TOPEKA — New lawmakers are taking a skeptical look at a proposed delay of a state aid payment to Kansas schools — an annual practice for more than a decade — arguing it squeezes districts.
For years, Kansas has delayed the final aid payment of the fiscal year to school districts in June. The practice allows the state to count the amount of the payment toward the following fiscal year — a way of helping to balance the books on the year that is ending.
The Senate Ways and Means Committee heard legislation Wednesday to balance the current-year budget. The state faces a budget shortfall of more than $270 million, and the bill already has passed the House.
The legislation, House Bill 2052, would add $75 million to the amount of aid withheld from school districts in the final days of June and instead paid in July. In some previous years, the withheld aid has totaled approximately $200 million.
Committee members, especially new senators, peppered a legislative researcher with questions about the aid delay. Sen. John Skubal, a first-term Republican from Overland Park, said he would like the budget bill to not include the delay. He didn’t go as far as to say he would offer an amendment to strip out the provision when the committee works the bill Monday.
The aid delay can place financial pressure on some districts, Skubal argued. Districts without adequate reserves are especially burdened, he said.
“The problem is the school districts are on a cash basis, so they can’t write checks if they don’t have any money, and that’s concerning to me with payroll, with people that do work for them,” Skubal said. “And, of course, they can’t enter into contracts without money in the bank. So the delay of this money, even though it’s for a short period of time, will stress some districts.”
Districts have grown to expect the annual aid delay. Mark Tallman, a lobbyist with the Kansas Association of School Boards, said the delay underscores the need for school districts to have cash reserves.
Sen. Ed Berger, a first-term Republican from Hutchinson, echoed that sentiment. He said it is unrealistic to eliminate the delay this year, but said it demonstrates why districts need reserves.
The size of district cash reserves are a perennial topic at the Statehouse. In 2016, an efficiency study of state government commissioned by the Legislature recommended a maximum cap on reserves of 15 percent of operating expenses.
“Districts have come to manage it, but it’s really just another way school district balances have sort of helped the state out. Rather than being a negative thing, (cash reserves have) helped the state manage its own cash flow,” Tallman said.
Sen. Laura Kelly, a Topeka Democrat and ranking minority member on the committee, said she hopes the Legislature eventually can pass a tax package into law that will allow the state to stop “using accounting tricks” to balance the budget.
As lawmakers assemble a tax package, the amount it generates should be robust enough to allow accounting maneuvers — such as the aid delay — to stop, she argued.
But Kelly acknowledged it might not be possible to end the practice immediately.

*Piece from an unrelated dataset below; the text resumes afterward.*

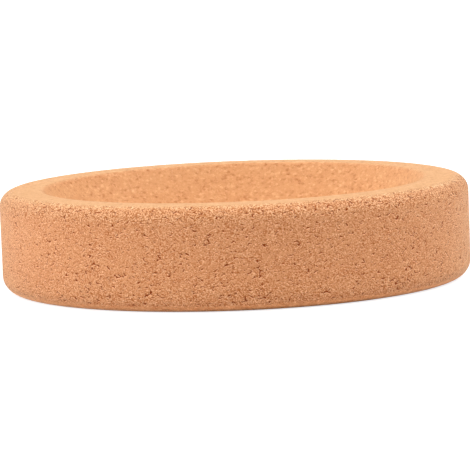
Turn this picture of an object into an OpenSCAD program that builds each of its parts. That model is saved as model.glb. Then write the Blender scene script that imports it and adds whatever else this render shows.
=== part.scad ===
// Support ring of pressed cork for round-bottomed flasks.
// One moulded piece: a low wide ring with softly rounded outer edges, a flat
// top face and a bore that narrows downwards, so that a flask settles into it.
// The origin is the centre of the underside, and +Z is up.

/* [Ring] */
// Outer diameter of the ring
outer_d = 140; // [130:1:200]
// Height from the underside to the top face
height = 30; // [20:1:50]

/* [Bore] */
// Diameter at which the bore's slope meets the plane of the top face
mouth_d = 114; // [90:1:124]
// Diameter at which the bore's slope meets the plane of the underside
throat_d = 75; // [50:1:110]

/* [Edges] */
// Rounding between the outer wall and the top face
top_edge_r = 4.5; // [1:0.5:6]
// Rounding between the outer wall and the underside
foot_edge_r = 5; // [1:0.5:8]
// Rounding between the bore and the top face
mouth_edge_r = 1.5; // [0.5:0.5:4]
// Rounding between the bore and the underside
throat_edge_r = 1.5; // [0.5:0.5:4]

/* [Hidden] */
$fn = 180;

cork = [0.87, 0.64, 0.44];

// How far a rounding's circle crosses the sides it is tangent to, so that they
// always meet
arc_overlap = 0.00002;

// Most of a side's length that the rounding at one of its ends may take up
side_share = 0.49;

// Corners of the section, in order round its outline, and the rounding at each
corners = [
    [throat_d / 2, 0],
    [outer_d / 2, 0],
    [outer_d / 2, height],
    [mouth_d / 2, height]
];
edge_radii = [throat_edge_r, foot_edge_r, top_edge_r, mouth_edge_r];

function unit(v) = v / norm(v);

// What rounding takes off a corner: the tip between its two sides and the arc
// that runs from one side to the other, whatever angle they meet at. The tip
// is drawn beyond the corner, so that it shares no edge with the section.
module corner_waste(corner, before, after, edge_r) {
    u = unit(before - corner);
    v = unit(after - corner);
    inward = unit(u + v);
    half_angle = acos(u * v) / 2;
    shorter_side = min(norm(before - corner), norm(after - corner));
    r = min(edge_r, side_share * shorter_side * tan(half_angle));
    reach = r / tan(half_angle);
    centre = inward * r / sin(half_angle);
    translate(corner)
        difference() {
            polygon([-inward * r, u * reach, centre, v * reach]);
            translate(centre) circle(r + arc_overlap);
        }
}

// Half of the ring's cross-section, with the bore's side to the left
module section() {
    count = len(corners);
    difference() {
        polygon(corners);
        for (i = [0 : count - 1])
            corner_waste(
                corners[i],
                corners[(i + count - 1) % count],
                corners[(i + 1) % count],
                edge_radii[i]
            );
    }
}

module cork_ring() {
    color(cork) rotate_extrude() section();
}

cork_ring();
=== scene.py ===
import math

import bpy
import numpy as np
from mathutils import Matrix, Vector


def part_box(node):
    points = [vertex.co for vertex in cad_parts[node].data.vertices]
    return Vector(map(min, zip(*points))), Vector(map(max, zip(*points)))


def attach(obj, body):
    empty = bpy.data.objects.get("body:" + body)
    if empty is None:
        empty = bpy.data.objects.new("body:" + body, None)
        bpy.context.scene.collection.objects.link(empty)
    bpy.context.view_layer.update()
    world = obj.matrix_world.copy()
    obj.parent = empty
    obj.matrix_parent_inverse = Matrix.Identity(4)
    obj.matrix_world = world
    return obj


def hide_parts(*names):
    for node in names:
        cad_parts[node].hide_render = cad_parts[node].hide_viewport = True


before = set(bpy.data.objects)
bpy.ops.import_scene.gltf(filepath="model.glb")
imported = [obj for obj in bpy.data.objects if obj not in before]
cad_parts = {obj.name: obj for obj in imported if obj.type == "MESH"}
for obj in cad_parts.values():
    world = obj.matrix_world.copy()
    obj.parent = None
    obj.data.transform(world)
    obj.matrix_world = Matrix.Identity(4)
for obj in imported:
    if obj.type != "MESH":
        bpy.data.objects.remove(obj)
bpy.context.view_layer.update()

# All lengths are in metres. MM turns a size given in millimetres into metres.
MM = 0.001

# The ring's section. Its outer radius and height come from the frame.
_, (OUTER_R, _, HEIGHT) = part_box("cork_ring")
MOUTH_R = 57 * MM  # where the bore's slope meets the plane of the top face
THROAT_R = 37.5 * MM  # where it meets the plane of the underside
TOP_EDGE_R = 4.5 * MM
FOOT_EDGE_R = 5 * MM
MOUTH_EDGE_R = 1.5 * MM
THROAT_EDGE_R = 1.5 * MM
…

“I think we’re going to have to play games to get through 2018 because no matter what we do with our tax package, it isn’t going to fully impact the bottom line until ’19,” Kelly said.
The Legislature last month passed a tax package that would have generated approximately $590 million next year by raising personal income tax rates, reinstating a third tax bracket and eliminating an exemption for pass-through business income. Brownback vetoed the measure, and an effort to override the veto failed in the Senate.
Lawmakers also must balance the current-year budget shortfall. House Bill 2052, known as a rescission bill, in addition to the $75 million school aid delay, would freeze state contributions to KPERS, the state pension system, at 2016 levels. That year, Kansas made only three of four quarterly payments. The freeze is expected to save nearly $86 million.
The bill also eliminates the planned repayment of the delayed 2016 quarterly payment — a savings of approximately $115 million.
The bill also would require 10 percent of the state ending fund balance to go into a budget stabilization fund. And 50 percent of the ending balance would go toward KPERS.
How much the state ultimately will have for an ending balance is unknown. The rescission bill assumes an ending balance of approximately $100 million.
The bill attempts to solve a shortfall of nearly $349 million. Monthly revenue collections have been better than expected recently, reducing the shortfall to only about $270 million.